The United States has also decided that antidumping should be negotiated in the WTO,
presumably because of congressional opposition, which Brazil considers to be a conflict
with the FTAA’s single undertaking provision.8 Third, the United States is insisting on
a “differentiated access” approach to market access. The USTR market access offer calls
for 65% of imports from Latin America to be given duty free treatment immediately, but
there would be different tariff elimination timetables “to reflect different sizes and levels
of development of the economies.” With respect to U.S. consumer and industrial imports,
immediate duty-free treatment would apply to the following percentages of goods based
on their subregion of origin: 1) Caricom–91%; 2) Central America–66%; 3)
Andean–61%; and 4) Mercosur-58%. A similar schedule is offered for agricultural
products. Brazil in this case would qualify for the least preferential schedule, although
it would still represent improved market access.
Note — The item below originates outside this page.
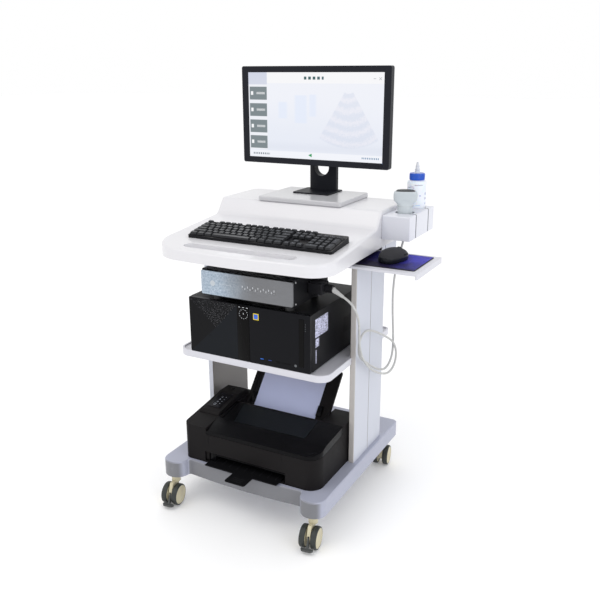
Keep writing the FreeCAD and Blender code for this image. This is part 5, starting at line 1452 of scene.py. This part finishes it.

Brazil considers the U.S. strategy discriminatory and responded with its own
approach, referred to as the “Three Track Proposal.” The Brazilian offer would: 1) have
the United States conduct market access discussions with the Mercosur countries, known
at the “4+1" arrangement; 2) allow investment, government procurement, and IPR issues
to join agricultural subsidies and antidumping at the Doha WTO round; and 3) include the
remaining rules-based issues in the FTAA discussions. This would include rules of
origin, some disciplines on investment, competition policy, and other issues not dealt with
elsewhere. Brazil considers its offer as mirroring a United States trade policy strategy that
Brazil characterizes as selectively using the FTAA to negotiate its best deal. The United
States has not agreed to such a proposal, arguing that it effectively amounts to an
alternative negotiation to the FTAA process.
President Lula’s visit with President Bush on June 20, 2003 resulted in an apparent
mutual understanding reaffirming that the FTAA would be completed by January 2005,
and that a number of special bilateral consultative committees would be formed to address
critical issues, such as agriculture. Major differences between the two countries remain
over how the FTAA negotiations should proceed, however, and bridging the gap by the
November 2003 trade ministerial in Miami would seem to be necessary if the FTAA is
to achieve its January 2005 completion deadline.
8 The USTR, in its summary of the “most important” FTAA negotiating principles in its Trade
Policy Agenda and Annual Report
, has always emphasized two points: improving upon WTO
rules and disciplines, and the outcome being a single undertaking. Interestingly, the single
undertaking language was dropped in the 2003 report.